Our dress theme for the day was message t-shirts, and this proved quite a challenge the day before. Jan and I were both despairing when we each found the perfect shirt in the same shop at Currumbin Waters. In the end, we all managed to find one that matched our personalities perfectly. If you can't read the red writing on Jan's shirt, it says "DID NOT HAPPEN". Ann kindly photographed us in the shop, before we bought up big and headed off again.
We stopped at the border for the traditional border view photo, and then wound our way through the Numinbah Valley and around the back roads towards Canungra. There were two attractions to be found there: one op shop and a shop where Jan had bought some wonderful shoes in the past. Both she and I were keen to get at the footwear, so we found a park midway between the two. I headed off to the shoe shop at speed, only to discover that they no longer sold the shoes we wanted. It was most disappointing.
The op shop made up for the shoe shop. Cheerful and charming, bigger than it looks from the outside, with low prices to match. I found a brilliant book about guitars for my nephew Tom, a great little summer dress for my granddaughter and I forget what else. We all bought multiple items.
Our destination for the evening was Boonah, still a fair distance away. so we dragged ourselves away from pretty Canungra, through areas bushfires had recently gutted (the ones that destroyed Binna Burra Lodge, where Michael and I spent our honeymoon), to our final stop, Beaudesert.
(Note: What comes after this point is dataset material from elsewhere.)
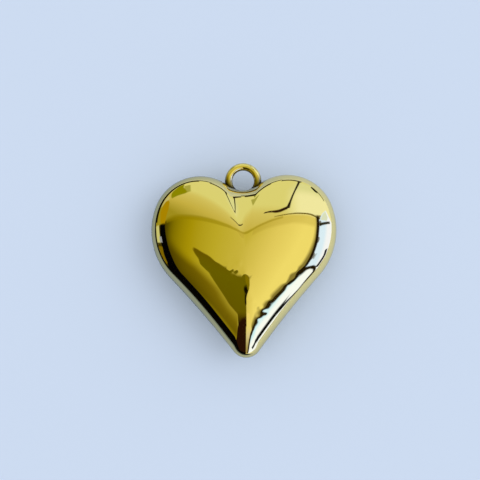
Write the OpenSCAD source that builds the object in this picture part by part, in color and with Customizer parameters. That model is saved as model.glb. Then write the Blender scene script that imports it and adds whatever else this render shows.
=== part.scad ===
// Puffed heart pendant, moulded in one piece with its hanging loop.
// It lies on its back dome: X is its width, Y runs from the tip to the loop, Z is up.
// The origin is under the middle of its bounding box, on the surface it lies on.

/* [Heart outline] */
// Width across the two lobes
heart_w = 26.2; // [23:0.1:28]
// Length from the tip to the tops of the lobes
heart_l = 25.7; // [22:0.1:32]
// Radius of each lobe over its top
lobe_r = 6.7; // [6.2:0.1:8]
// Radius of the outline at the widest part of each lobe
shoulder_r = 9.8; // [8.5:0.1:11]
// Angle above the widest point where the shoulder arc turns into the lobe arc
shoulder_end = 20; // [5:1:40]
// Radius of the slightly hollow flanks that run down to the tip
flank_r = 140; // [80:5:400]
// Radius of the rounded tip
tip_r = 2.2; // [1:0.1:3.5]
// Radius of the rim in the cleft between the lobes
cleft_r = 3.6; // [2:0.1:6]

/* [Dome] */
// Thickness from the back dome to the front dome
heart_t = 9; // [6:0.1:12]
// Distance of the crown of each dome from the tip
crown_from_tip = 15; // [12:0.1:17]
// Width of the oval that the heart melts into at the crown
crown_w = 24; // [20:0.1:27]
// Length of the oval that the heart melts into at the crown
crown_l = 25; // [20:0.1:28]
// Dent in that oval straight below the cleft, as a share of its length: it makes the crease
crown_dent = 0.42; // [0.3:0.01:0.6]
// Angle either side of the cleft, seen from the crown, over which the dent runs out
dent_span = 64; // [50:1:90]
// Width of the small flat at each crown, which the pendant lies on
crown_flat = 2.5; // [1:0.1:4]

/* [Loop] */
// Outside diameter of the loop
loop_d = 5.2; // [4.8:0.1:6.5]
// Diameter of the hole in the loop
hole_d = 3.1; // [2.4:0.1:3.6]
// Width of the straight land that the core pin leaves in the hole
hole_land = 0.5; // [0.3:0.05:0.8]
// How far the loop stands out of the cleft
loop_rise = 3.9; // [3.4:0.1:4.6]

/* [Hidden] */

// Points along each arc of half the outline, and rings from the rim to the crown's flat
tip_steps = 7;
flank_steps = 10;
shoulder_steps = 9;
shoulder_top_steps = 4;
lobe_steps = 10;
lobe_inner_steps = 7;
cleft_steps = 6;
rings = 14;

// Places measured up from the tip: the lobe's centre and the rim in the cleft.
// The cleft's arc touches both lobes, and lobes that stand apart widen it by their gap.
lobe_offset = (shoulder_r - lobe_r) * direction(shoulder_end);
lobe_x = heart_w / 2 - shoulder_r + lobe_offset[0];
lobe_up = heart_l - lobe_r;
lobe_gap = max(0, lobe_x - lobe_r);
cleft_arc_r = cleft_r + lobe_gap;
cleft_reach = sqrt(pow(lobe_r + cleft_arc_r, 2) - pow(lobe_x, 2));
cleft_up = lobe_up + cleft_reach - cleft_arc_r;
overall_l = max(heart_l, cleft_up + loop_rise);

mid_z = heart_t / 2;
tip_y = -overall_l / 2;
crown = [0, tip_y + crown_from_tip];
flat_climb = acos(crown_flat / crown_w);

// Centres of the arcs on the right half
tip_c = [0, tip_y + tip_r];
lobe_c = [lobe_x, tip_y + lobe_up];
shoulder_c = lobe_c - lobe_offset;
flank_c = apex_point(tip_c, flank_r + tip_r, shoulder_c, flank_r + shoulder_r);
cleft_c = [0, lobe_c[1] + cleft_reach];

// Angles at which the arcs meet
flank_start = angle_of(flank_c - tip_c);
flank_end = angle_of(flank_c - shoulder_c);
lobe_end = angle_of(cleft_c - lobe_c);

// The wire's section is a circle that the hole trims to a flat as wide as the land
loop_wall = (loop_d - hole_d) / 2;
wire_r = (pow(loop_wall, 2) + pow(hole_land / 2, 2)) / (2 * loop_wall);
loop_c = [0, tip_y + cleft_up + loop_rise - loop_d / 2];

function direction(a) = [cos(a), sin(a)];
function angle_of(v) = atan2(v[1], v[0]);

// The point to the right of the line from p to q, at distance a from p and b from q
function apex_point(p, a, q, b) =
    let (d = norm(q - p), along = (q - p) / d, side = [along[1], -along[0]])
    let (x = (a * a - b * b + d * d) / (2 * d))
    p + x * along + sqrt(a * a - x * x) * side;

// Points from angle a0 up to, but without, angle a1
function arc(c, r, a0, a1, steps) =
    [for (i = [0:steps - 1]) c + r * direction(a0 + (a1 - a0) * i / steps)];

// Right half of the outline, from the tip to the bottom of the cleft
half_outline = concat(
    arc(tip_c, tip_r, -90, flank_start, tip_steps),
    arc(flank_c, flank_r, 180 + flank_start, 180 + flank_end, flank_steps),
    arc(shoulder_c, shoulder_r, flank_end, 0, shoulder_steps),
    arc(shoulder_c, shoulder_r, 0, shoulder_end, shoulder_top_steps),
    arc(lobe_c, lobe_r, shoulder_end, 90, lobe_steps),
    arc(lobe_c, lobe_r, 90, lobe_end, lobe_inner_steps),
    arc(cleft_c, cleft_arc_r, lobe_end - 180, -90, cleft_steps),
    [[0, cleft_c[1] - cleft_arc_r]]
);

// The whole outline, with the points on the centre line once each
outline = concat(
    half_outline,
    [for (i = [len(half_outline) - 2:-1:1]) [-half_outline[i][0], half_outline[i][1]]]
);

// Share of the dent left in the direction of v: all of it straight up, none past the span
function dent_share(v) = 1 - sin(90 * min(1, abs(atan2(v[0], v[1])) / dent_span));

// The crown's dented oval in the direction of v
function oval(v) = (1 - crown_dent * dent_share(v)) * v / norm([2 * v[0] / crown_w, 2 * v[1] / crown_l]);

// The section is elliptical, and each ring is a blend of the heart and the crown's oval
function ring(climb) =
    let (size = cos(climb), melt = 1 - size)
    [for (p = outline)
        let (q = crown + size * ((1 - melt) * (p - crown) + melt * oval(p - crown)))
        [q[0], q[1], mid_z * (1 + sin(climb) / sin(flat_climb))]];

module puffed_heart() {
    levels = [for (k = [-rings:rings]) ring(flat_climb * k / rings)];
    n = len(levels[0]);
    m = len(levels);
    points = [for (level = levels) each level];
    sides = [for (k = [0:m - 2], i = [0:n - 1])
        let (j = (i + 1) % n)
        each [
            [k * n + i, (k + 1) * n + i, (k + 1) * n + j],
            [k * n + i, (k + 1) * n + j, k * n + j]
        ]];
    back_flat = [for (i = [0:n - 1]) i];
    front_flat = [for (i = [n - 1:-1:0]) (m - 1) * n + i];
    polyhedron(points = points, faces = concat(sides, [back_flat, front_flat]), convexity = 4);
}

module hanging_loop() {
    translate([loop_c[0], loop_c[1], mid_z])
        rotate_extrude($fn = 72)
            intersection() {
                translate([loop_d / 2 - wire_r, 0])
                    circle(r = wire_r, $fn = 32);
                translate([hole_d / 2, -wire_r])
                    square([loop_wall, 2 * wire_r]);
            }
}

// The core pin cuts the loop's hole through the rim of the heart as well
module core_pin() {
    translate([loop_c[0], loop_c[1], 0])
        cylinder(d = hole_d, h = heart_t, $fn = 72);
}

module heart_pendant() {
    color("gold")
        union() {
            difference() {
                puffed_heart();
                core_pin();
            }
            hanging_loop();
        }
}

heart_pendant();
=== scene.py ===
import math

import bpy
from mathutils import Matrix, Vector
from mathutils.bvhtree import BVHTree
from mathutils.geometry import delaunay_2d_cdt


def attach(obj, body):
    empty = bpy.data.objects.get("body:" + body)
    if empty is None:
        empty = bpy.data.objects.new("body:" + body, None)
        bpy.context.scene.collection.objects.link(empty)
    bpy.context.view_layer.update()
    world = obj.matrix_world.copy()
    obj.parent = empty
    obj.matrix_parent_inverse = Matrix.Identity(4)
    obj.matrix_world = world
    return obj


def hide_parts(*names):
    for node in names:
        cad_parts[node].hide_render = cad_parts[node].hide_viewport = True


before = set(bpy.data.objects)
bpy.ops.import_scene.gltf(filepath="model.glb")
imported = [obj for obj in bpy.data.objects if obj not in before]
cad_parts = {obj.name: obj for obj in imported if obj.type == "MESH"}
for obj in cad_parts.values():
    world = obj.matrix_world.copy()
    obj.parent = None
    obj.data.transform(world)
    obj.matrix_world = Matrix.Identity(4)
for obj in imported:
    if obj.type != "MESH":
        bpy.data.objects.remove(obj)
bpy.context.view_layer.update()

mm = 0.001               # sizes are written in millimetres, and Blender takes metres

# The pendant lies flat on its back dome: x across the lobes, y from tip to loop, z up.


def hexToLinear(hexColour):
    # the standard sRGB curve
    channels = [int(hexColour[i:i + 2], 16) / 255 for i in (1, 3, 5)]
    linear = [c / 12.92 if c <= 0.04045 else ((c + 0.055) / 1.055) ** 2.4 for c in channels]
    return (*linear, 1.0)


def addNode(tree, kind, settings=None, inputs=None):
    # settings are the node's own properties; inputs are values, or sockets to link from
    node = tree.nodes.new(kind)
    for name, value in (settings or {}).items():
        setattr(node, name, value)
    for name, value in (inputs or {}).items():
        if isinstance(value, bpy.types.NodeSocket):
            tree.links.new(value, node.inputs[name])
        else:
            node.inputs[name].default_value = value
    return node


def newMaterial(name):
    material = bpy.data.materials.new(name)
    material.use_nodes = True
    material.node_tree.nodes.clear()
    return material


def newMesh(name, points, faces):
    mesh = bpy.data.meshes.new(name)
    mesh.from_pydata(points, [], faces)
    mesh.validate()
    mesh.update()
    obj = bpy.data.objects.new(name, mesh)
    bpy.context.scene.collection.objects.link(obj)
    return obj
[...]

We had "done" Beaudesert on a past trip, but revisited two of our past haunts anyway. One that we had really liked had closed, but we found the Uniting Church one this time. It is little, but air-conditioned, which was welcome as it was unseasonally hot. Despite its small size it delivered up not one, but two of the books I had been searching for. It is also conveniently close to a drive-in shopping centre, where we had a long overdue coffee.